Dit autrement, si on veut que les bénéficiaires de l’animation socioculturelle soient les jeunes, il faut aussi travailler avec leur entourage adulte. Ce qui est en jeu, c’est la capacité intégrative de la société, celle de fabriquer de la cohésion sociale afin d’éviter les guerres des générations, des places et des cultures.
Deuxièmement, les jeunes ne sont pas une catégorie homogène. Ceux d’entre eux vivant dans des conditions de précarité et de rupture multifactorielle représentent moins de 10% de la population des 15-25 ans. Ce relativement faible pourcentage ne saurait occulter les risques liés à la précarisation de très larges couches de la population, dont les effets vont se reporter sur de nombreux jeunes.
Troisièmement, bien des animateurs ont pu ressentir comme un échec le fait de ne pas être parvenus à accompagner ces jeunes vers un équilibre entre autonomie et responsabilité. Pourtant, de nombreux témoignages montrent l’importance de leur présence et de leur accompagnement, même si les effets positifs se manifestent seulement après plusieurs années. Les professionnels de l’animation socioculturelle ont aidé ces jeunes à grandir, ils ont été pour eux des tuteurs de résilience.
Le monde change, l’animation socioculturelle également. Elle se veut aujourd’hui un appui éclairant pour les jeunes et leurs réseaux familiaux, sociaux, de formation, pour les quartiers ou encore pour les autorités. La FASe, version 2011, poursuit ses évolutions et a remis à l’ordre du jour l’animation socioculturelle non seulement avec les jeunes, mais aussi pour le renforcement du respect de la diversité et la promotion de la démocratie participative.
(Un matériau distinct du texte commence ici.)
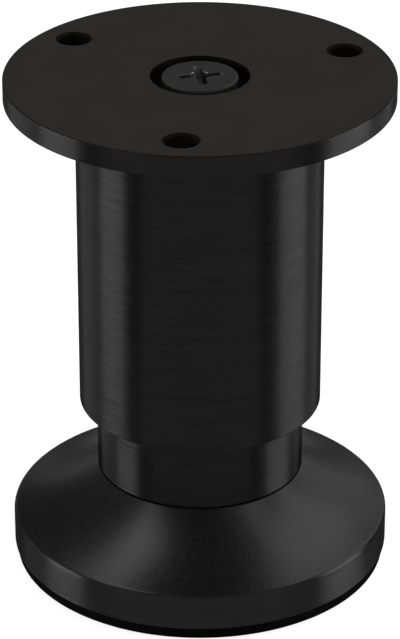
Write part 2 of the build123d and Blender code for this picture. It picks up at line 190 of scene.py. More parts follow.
class LegFinishes(bpy.types.PropertyGroup):
    """Colours of the leg's finishes and the scale of their marks."""
    plate_coat: colour_property("Plate coat", "Satin black dip coat on the plate", "#292826")
    tube_coat: colour_property("Tube coat", "Satin black coat on the brushed tubes", "#1b1b1b")
    foot_coat: colour_property("Foot coat", "Satin black coat on the turned foot", "#2b2b2b")
    rim_coat: colour_property("Rim coat", "The same coat on the foot's upright rim", "#202020")
    glance: colour_property("Glancing gloss", "How much of a coat's gloss is left at a glancing angle", "#cccccc")
    outline_gloss: colour_property("Outline gloss", "How much of it is left along the outline", "#202020")
    plate_glance: colour_property("Plate's glancing gloss", "The same for the plate's face", "#acacac")
    plate_edge_coat: colour_property("Plate's edge coat", "Satin black dip coat on the plate's edge", "#1b1b1b")
    plate_edge_glance: colour_property("Edge's glancing gloss", "The same for the plate's edge", "#d0d0d0")
    rim_glance: colour_property("Rim's glancing gloss", "The same for the foot's rim", "#b4b4b4")
    # Darker than the plate's coat, as painted shade inside the holes and the recess
    cut_coat: colour_property("Cut faces' coat", "The same dip coat in the holes and the recess", "#0f0f0e")
    black_zinc: colour_property("Black zinc", "Passivated zinc on the plate's screw", "#2b2b2b")
    rubbed_zinc: colour_property("Rubbed zinc", "The same where the driver has rubbed it", "#505050")
    rubber: colour_property("Rubber", "Moulded rubber of the floor pad", "#070707")
    nylon: colour_property("Nylon", "Glass-filled nylon of bush and rings", "#1b1b1c")
    zinc: colour_property("Bright zinc", "Zinc plate on the hidden steel", "#b9bcbe")
    bronze: colour_property("Bronze", "Sintered bronze of the pivot's bush", "#a8763a")
    brush_spacing: measure("Brush spacing", "From one brushed line to the next", 0.4)
    brush_length: measure("Brush length", "Length of one brushed line", 10.0)


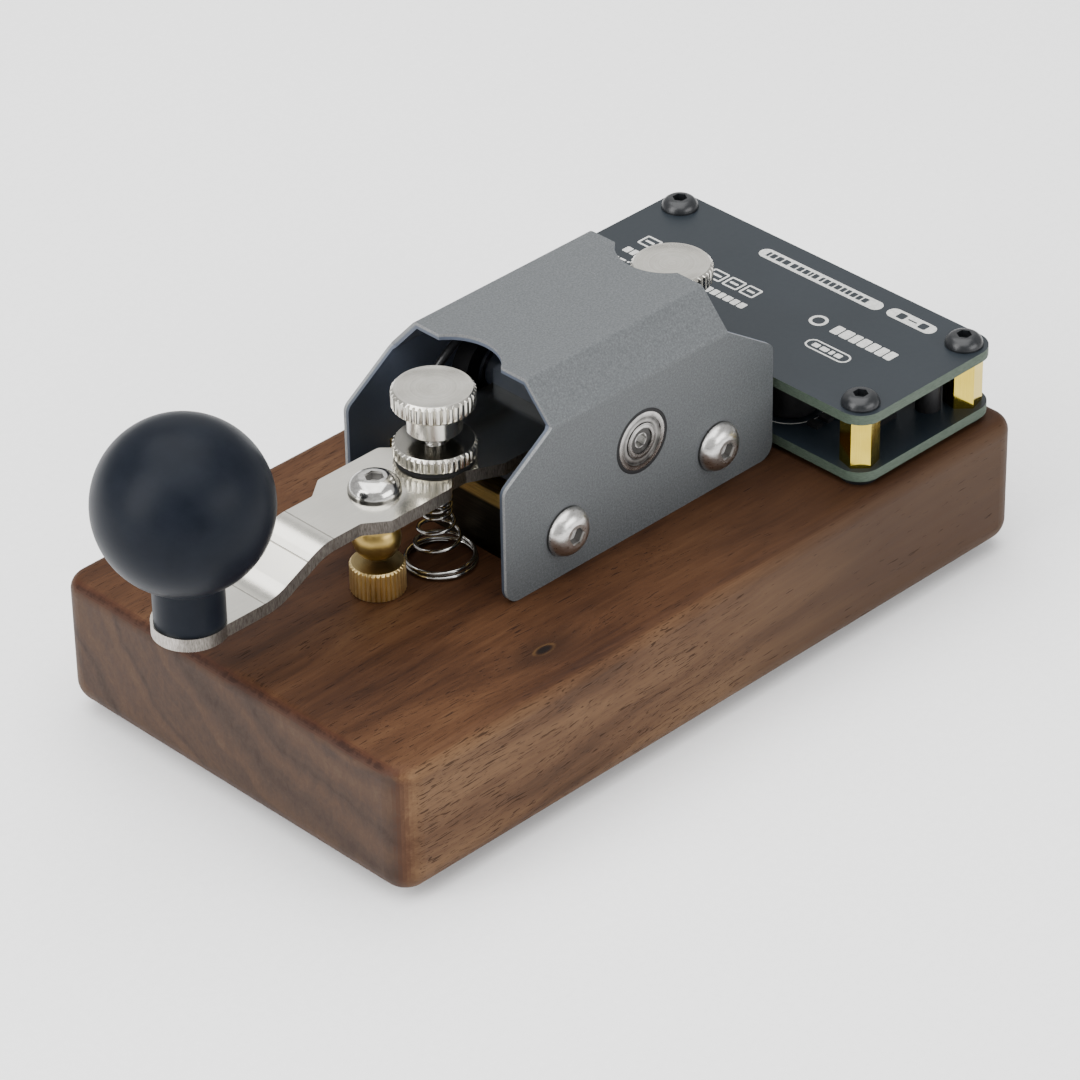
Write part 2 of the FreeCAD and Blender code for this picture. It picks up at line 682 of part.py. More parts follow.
def board_standoffs():
    pillars = []
    for x, y in board_screw_spots():
        pillar = hexagon(STANDOFF_FLATS, V(x, y, LOWER_TOP_Z), V(x, y, UPPER_BOARD_Z))
        pillar.rotate(V(x, y, 0), UP, STANDOFF_TURN)
        pillars.append(pillar.cut(rod(M3_R + 0.02, V(x, y, LOWER_TOP_Z - 1), V(x, y, UPPER_BOARD_Z + 1))))
    return group(pillars)


def board_screws():
    screw = button_screw(M3_R, 2.85, 1.65, BOARD_THICK + 3.5, 2.0)
    return group([screw.translated(V(x, y, UPPER_TOP_Z)) for x, y in board_screw_spots()])


def buzzer():
    """Round sounder can with a small hole in its top."""
    can = chamfered_disc(BUZZER_R, LOWER_TOP_Z, LOWER_TOP_Z + BUZZER_HEIGHT, 0.4)
    hole = rod(1.0, V(0, 0, LOWER_TOP_Z + BUZZER_HEIGHT - 1.5), V(0, 0, LOWER_TOP_Z + BUZZER_HEIGHT + 1))
    return can.cut(hole).translated(V(BUZZER_X, BUZZER_Y, 0))


def audio_jack():
    """3.5 mm socket on the rear edge of the lower board."""
    centre_z = LOWER_TOP_Z + JACK_HEIGHT / 2
    half = JACK_WIDTH / 2
    body = box((BOARD_REAR_X - JACK_LENGTH, BOARD_REAR_X), (JACK_Y - half, JACK_Y + half),
               (LOWER_TOP_Z, LOWER_TOP_Z + JACK_HEIGHT))
    mouth = V(BOARD_REAR_X + 1.0, JACK_Y, centre_z)
    body = body.fuse(rod(2.45, mouth - V(2, 0, 0), mouth))
    return body.cut(rod(JACK_BORE_R, mouth - V(JACK_BORE_DEPTH, 0, 0), mouth + V(1, 0, 0)))


def slide_switch():
    """Slide switch shell at the rear edge, open at the rear where its lever comes out."""
    half = SWITCH_LENGTH / 2
    rear = BOARD_REAR_X - 0.4
    top = LOWER_TOP_Z + SWITCH_HEIGHT
    shell = box((rear - SWITCH_DEPTH, rear), (SWITCH_Y - half, SWITCH_Y + half), (LOWER_TOP_Z, top))
    slot_half = (2.0 + SWITCH_TRAVEL + 0.4) / 2
    slot = box((rear - SWITCH_DEPTH + 0.6, rear + 1), (SWITCH_Y - slot_half, SWITCH_Y + slot_half),
               (LOWER_TOP_Z + 0.9, top - 0.9))
    return shell.cut(slot)


def switch_slider():
    """The switch's lever, at the off end of its slot."""
    rear = BOARD_REAR_X - 0.4
    y = SWITCH_Y + SWITCH_TRAVEL / 2
    return box((rear - SWITCH_DEPTH + 0.8, rear + 1.8), (y - 1, y + 1),
               (LOWER_TOP_Z + 1.0, LOWER_TOP_Z + SWITCH_HEIGHT - 1.0))


def coin_cell():
    low = LOWER_TOP_Z + 1.0
    return chamfered_disc(CELL_R, low, low + CELL_HEIGHT, 0.4).translated(V(CELL_X, CELL_Y, 0))


def cell_holder():
    """Open plastic tray with a lip round the cell."""
    height = 3.6
    reach = CELL_R + 1.2
    across = (CELL_X - reach, CELL_X + reach)
    tray = box(across, (CELL_Y - reach, CELL_Y + reach), (LOWER_TOP_Z, LOWER_TOP_Z + height))
    upright = [e for e in tray.Edges if abs(e.tangentAt(e.FirstParameter).z) > 0.9]
    tray = tray.makeFillet(3.0, upright)
    floor = V(CELL_X, CELL_Y, LOWER_TOP_Z + 1.0)
    well = rod(CELL_R + 0.1, floor, floor + V(0, 0, height))
    finger_gap = box((CELL_X - 4, CELL_X + 4), (CELL_Y - reach - 1, CELL_Y), (floor.z, floor.z + height))
    return tray.cut(well).cut(finger_gap)


def cell_clip():
    """Spring strip over the cell, with a foot on each side of the tray."""
    reach = CELL_R + 1.2
    over = LOWER_TOP_Z + 1.0 + CELL_HEIGHT
    x = (CELL_X - reach - 0.5, CELL_X + reach + 0.5)
    bridge = box(x, (CELL_Y - 2, CELL_Y + 2), (over, over + 0.4))
    feet = []
    for side in SIDES:
        edge = CELL_X + side * (reach + 0.25)
        feet.append(box((edge - 0.25, edge + 0.25), (CELL_Y - 2, CELL_Y + 2), (LOWER_TOP_Z, over + 0.4)))
    return bridge.fuse(feet).removeSplitter()


def board_chips():
    """Control chip, timing chip and a few passives on the lower board."""
    top = LOWER_TOP_Z
    chips = [box((42.5, 46.5), (-25, -20), (top, top + 1.5))]
    chips.append(box((48.5, 52.5), (-12.5, -7.5), (top, top + 1.2)))
    for i in range(4):
        chips.append(box((36.0 + 2.4 * i, 37.2 + 2.4 * i), (-19.0, -17.0), (top, top + 0.6)))
    chips.append(rod(1.9, V(51.8, -26.4, top), V(51.8, -26.4, top + 5.4)))
    return group(chips)


# ---- wires ----

def wire_along(name, points):
    """A round wire along straight runs joined by tangent arcs, each as large as its runs allow."""
    edges = []
    radii = []
    start = points[0]
    for before, corner, after in zip(points, points[1:], points[2:]):
        back = (before - corner).normalize()
        ahead = (after - corner).normalize()
        turn = math.pi - back.getAngle(ahead)
        shorter = min((before - corner).Length, (after - corner).Length)
        radius = 0.45 * shorter / math.tan(turn / 2)
        radii.append(radius)
        reach = radius * math.tan(turn / 2)
        first = corner + back * reach
        last = corner + ahead * reach
        centre_way = (back + ahead).normalize()
        middle = corner + centre_way * (radius / math.cos(turn / 2) - radius)
        edges.append(Part.LineSegment(start, first).toShape())
        edges.append(Part.Arc(first, middle, last).toShape())
        start = last
    edges.append(Part.LineSegment(start, points[-1]).toShape())
    spine = Part.Wire(edges)
    bends = " ".join(f"{radius:.1f}" for radius in radii)
    print(f"{name}: diameter {2 * WIRE_R}, length {spine.Length:.1f}, bend radii {bends}")
    profile = Part.Wire([Part.makeCircle(WIRE_R, points[0], points[1] - points[0])])
    return spine.makePipeShell([profile], True, False)


def contact_wire():
    """Runs in the groove under the base, from the contact post's bolt to the lower board."""
    x = CONTACT_WIRE_X
    y = WIRE_GROOVE_Y
    z = 2.2
    points = [V(CONTACT_X, y, z), V(-12, y + 0.3, z), V(12, y - 0.3, z), V(x - 4, y, z)]
    points += [V(x, y, z + 2.4), V(x + 0.2, y, 12), V(x, y, LOWER_BOARD_Z)]
    return wire_along("contact_wire", points)


def frame_wire():
    """From the front mounting block, up over the pivot inside the housing and down to the board."""
    y = FRAME_WIRE_Y
    points = [V(-12.6, y + 0.4, BLOCK_TOP), V(-12.9, y + 0.4, 36.5), V(-11.2, y, 41.8)]
    points.append(V(-6.2, y - 0.5, 45.8))
    points += [V(2.0, y, 46.8), V(12.0, y + 0.2, 44.6), V(19.5, y, 37.5), V(26.0, y - 0.4, 30.0)]
    points += [V(31.5, y - 4.0, 26.6), V(34.0, y - 8.0, LOWER_TOP_Z)]
    return wire_along("frame_wire", points)


# ---- export ----

PIECES = {
    "wood_base": wood_base,
    "rubber_feet": rubber_feet,
    "block_bolts": block_bolts,
    "board_bolts": board_bolts,
    "post_bolts": post_bolts,
    "housing": housing,
    "front_mounting_block": lambda: mounting_block(BLOCK_XS[0]),
    "rear_mounting_block": lambda: mounting_block(BLOCK_XS[1]),
    "housing_screws": housing_screws,
    "bearing_outer_rings": bearing_outer_rings,
    "bearing_inner_rings": bearing_inner_rings,
    "bearing_balls": bearing_balls,
    "bearing_shields": bearing_shields,
    "bearing_seats": bearing_seats,
    "pivot_shaft": pivot_shaft,
    "pivot_sleeves": pivot_sleeves,
    "pivot_block": pivot_block,
    "lever_plate": lever_plate,
    "tail_plate": tail_plate,
    "lever_fixing_screws": lever_fixing_screws,
    "knob": knob,
    "knob_screw": knob_screw,
    "contact_screw": contact_screw,
    "contact_ball": contact_ball,
    "contact_post": contact_post,
    "stop_post": stop_post,
    "tension_head": lambda: thumb_head(TENSION_X, TENSION_HEAD_TOP),
    "tension_shank": lambda: thumb_shank(TENSION_X, LEVER_BOTTOM - 1.5, TENSION_HEAD_TOP),
    "tension_locknut": lambda: locknut(TENSION_X),
    "gap_head": lambda: thumb_head(GAP_SCREW_X, GAP_HEAD_TOP),
    "gap_shank": lambda: thumb_shank(GAP_SCREW_X, STOP_POST_TOP + 0.03, GAP_HEAD_TOP),
    "gap_locknut": lambda: locknut(GAP_SCREW_X),
    "locknut_washers": locknut_washers,
    "tension_spring": tension_spring,
    "lower_board": lower_board,
    "upper_board": upper_board,
    "board_washers": board_washers,
    "board_standoffs": board_standoffs,
    "board_screws": board_screws,
    "buzzer": buzzer,
    "audio_jack": audio_jack,
    "slide_switch": slide_switch,
    "switch_slider": switch_slider,
    "coin_cell": coin_cell,
    "cell_holder": cell_holder,
    "cell_clip": cell_clip,
    "board_chips": board_chips,
    "contact_wire": contact_wire,
    "frame_wire": frame_wire,
}


def save(name, shape):
    moved = shape.translated(ORIGIN * -1)
    count = len(moved.Solids)
    print(f"{name:24s} solids {count:2d}  volume {moved.Volume:10.2f}  valid {moved.isValid()}")
    moved.exportStep(f"parts/{name}.step")


os.makedirs("parts", exist_ok=True)
for piece_name, make in PIECES.items():
    save(piece_name, make())
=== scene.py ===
import json
import math

import bpy
from mathutils import Matrix, Vector


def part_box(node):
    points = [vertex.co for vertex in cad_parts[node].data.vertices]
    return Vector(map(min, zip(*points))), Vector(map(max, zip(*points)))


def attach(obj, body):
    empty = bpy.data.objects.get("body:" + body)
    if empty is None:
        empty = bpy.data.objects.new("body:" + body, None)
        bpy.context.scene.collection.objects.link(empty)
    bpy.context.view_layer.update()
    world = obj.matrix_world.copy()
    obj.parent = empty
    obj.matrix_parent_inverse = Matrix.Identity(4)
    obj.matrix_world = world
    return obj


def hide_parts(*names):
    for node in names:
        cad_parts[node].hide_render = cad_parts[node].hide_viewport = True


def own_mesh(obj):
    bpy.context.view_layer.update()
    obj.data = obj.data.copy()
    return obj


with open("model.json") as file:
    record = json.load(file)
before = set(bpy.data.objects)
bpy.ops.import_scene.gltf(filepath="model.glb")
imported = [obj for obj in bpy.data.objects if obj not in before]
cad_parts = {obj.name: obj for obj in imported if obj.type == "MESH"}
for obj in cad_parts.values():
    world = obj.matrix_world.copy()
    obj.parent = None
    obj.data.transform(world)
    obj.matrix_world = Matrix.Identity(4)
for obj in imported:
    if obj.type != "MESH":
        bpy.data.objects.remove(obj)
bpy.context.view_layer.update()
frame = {"nodes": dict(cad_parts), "record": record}

MM = 0.001


# ---- reading places from the frame, in millimetres ----

def extent(node):
    """Low and high corners of a CAD node's box."""
    low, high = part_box(node)
    return low / MM, high / MM


def middle(node):
    low, high = extent(node)
    return (low + high) / 2


BASE_LOW, BASE_HIGH = extent("wood_base")
BASE_MIDDLE = (BASE_LOW + BASE_HIGH) / 2
BASE_TOP = BASE_HIGH.z
HOUSING_LOW, HOUSING_HIGH = extent("housing")
PIVOT = middle("pivot_shaft")


# ---- places and colours that the materials share ----

KNOT = Vector((BASE_MIDDLE.x - 28.1, BASE_LOW.y + 7.7, BASE_TOP))
KNOT_STRETCH = 0.22
HEART = Vector((BASE_MIDDLE.x, BASE_LOW.y + 5.0, BASE_TOP + 36.0))
RING_WOBBLE = 13.0
GRAIN_WAVER = 8.0
GRAIN_SLOPE = 0.035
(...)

Elle est un acteur clé de la cohésion sociale, privilégiant une approche de développement des compétences sociales des personnes, au service d’un projet axé sur le (toujours) mieux vivre ensemble.
[1] Ce retour sur l’histoire a pour but de mettre en évidence quelques étapes clés du développement de l’animation socioculturelle dans le canton de Genève, organisée depuis 1998 dans le cadre de la FASe (Fondation genevoise pour l’animation socioculturelle, site internet).